Deixaram em todos que conviveram com elas uma lição de amor.

Nenhum psicólogo tentou curá-las; nenhum juiz sentenciou que isso seria possível. A vida seguiu e seguiu linda, sem ninguém exercer a "plena liberdade científica".

Já meu avô Christóvão, na década de 50 começou a ter alterações de comportamento e uma forte bipolaridade. Naquele mesmo período a doutora Nise da Silveira ainda estava começando seu trabalho de questionamento das práticas psiquiátricas. Essa contestação não alcançou os que cuidavam do meu avô.

Seu Christóvão foi submetido às técnicas em voga, sobretudo aos eletrochoques –a plena liberdade científica da época.

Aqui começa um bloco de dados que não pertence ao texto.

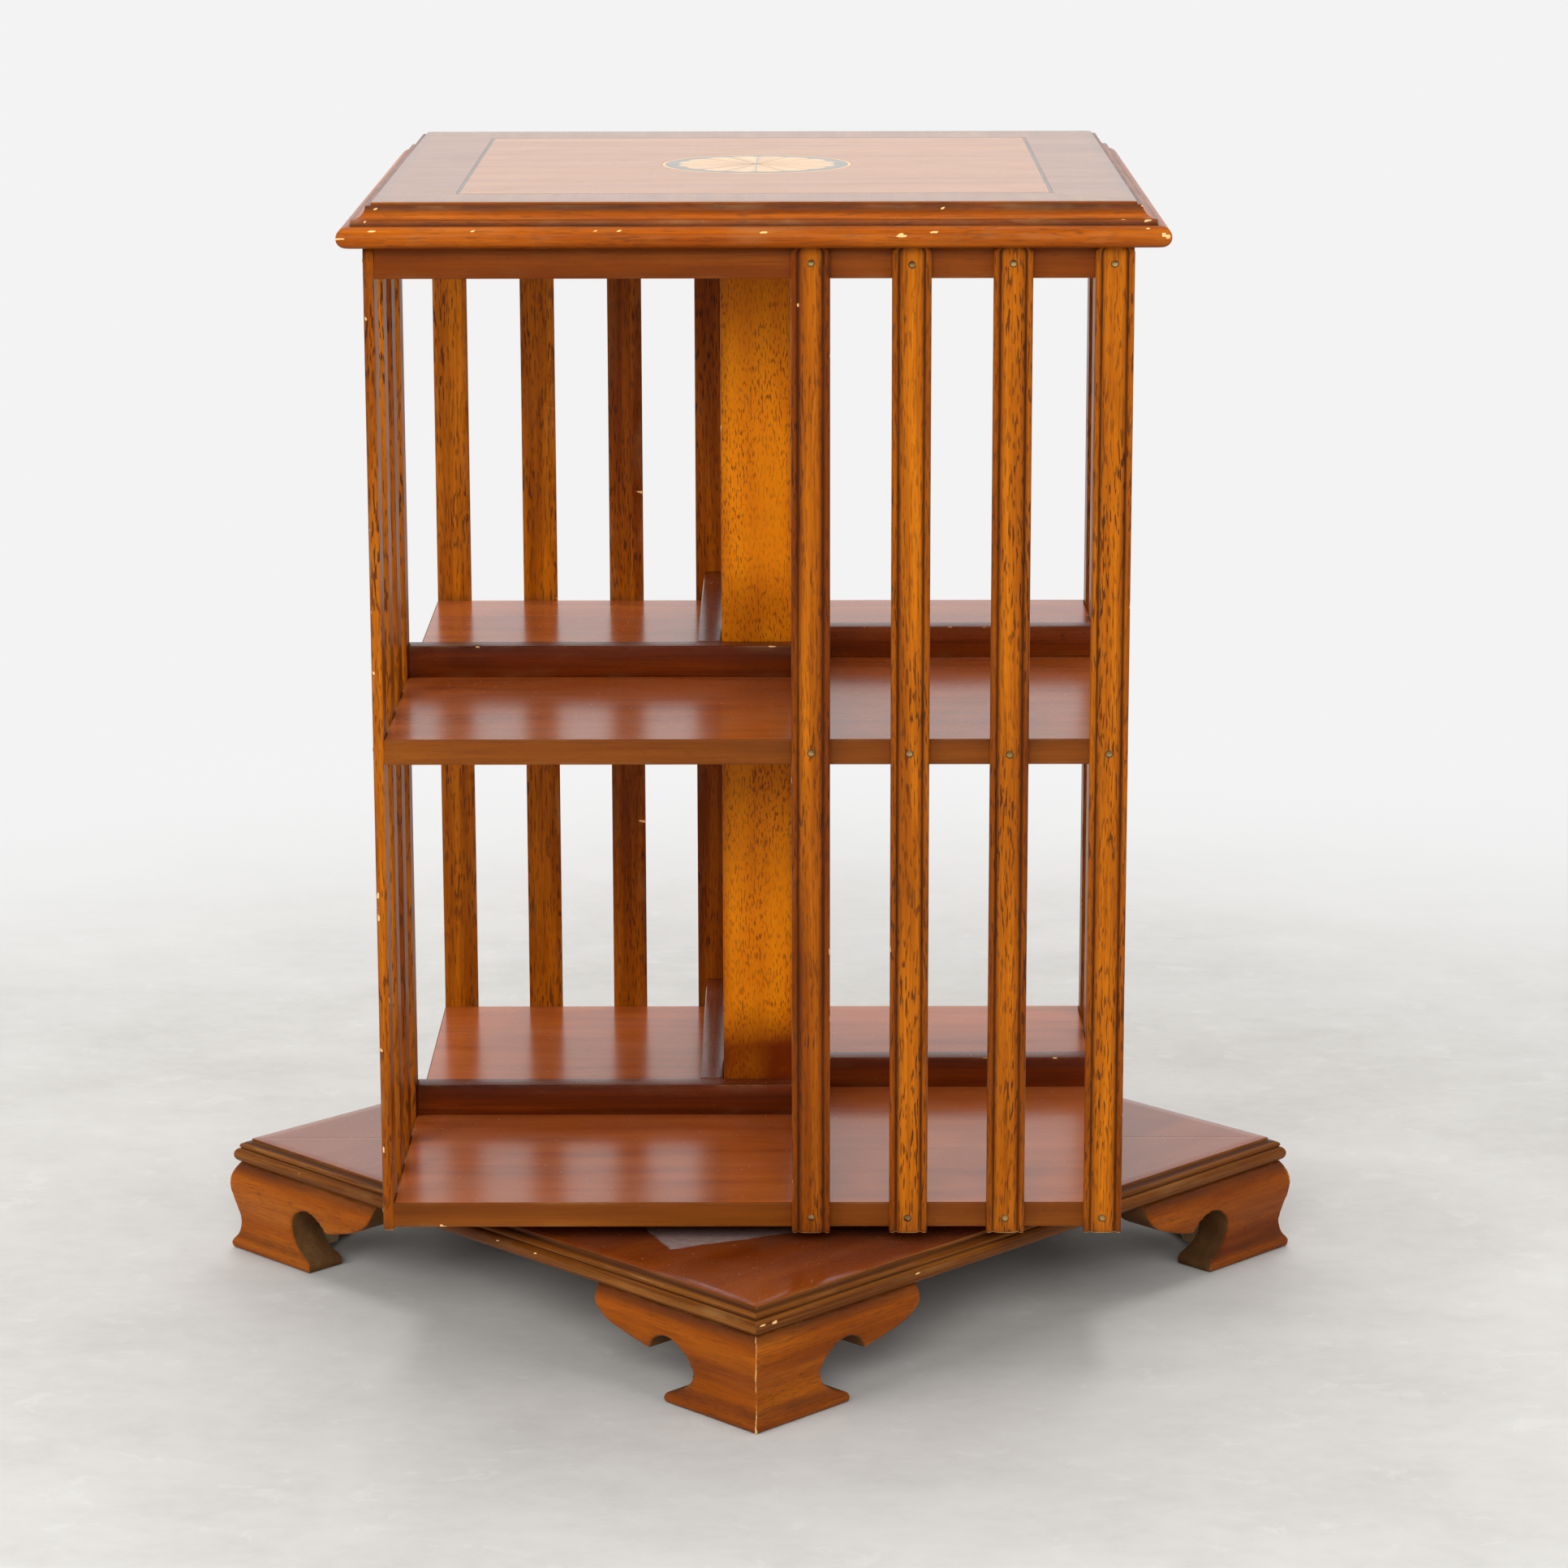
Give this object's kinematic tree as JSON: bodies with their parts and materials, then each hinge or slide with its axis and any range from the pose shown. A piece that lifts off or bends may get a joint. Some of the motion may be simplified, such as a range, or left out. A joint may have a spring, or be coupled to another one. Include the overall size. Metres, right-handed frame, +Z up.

Nunca mais foi o mesmo. Suas ideias se desajustaram de vez, congelou num tipo de comportamento estranho, arredio, difícil de definir. E assumiu para si uma culpa profunda pelo que lhe havia acometido. A ponto de, ao acordar com raiva e vontade de bater nas filhas, pegar um ônibus e ir sozinho se internar para tomar eletrochoque.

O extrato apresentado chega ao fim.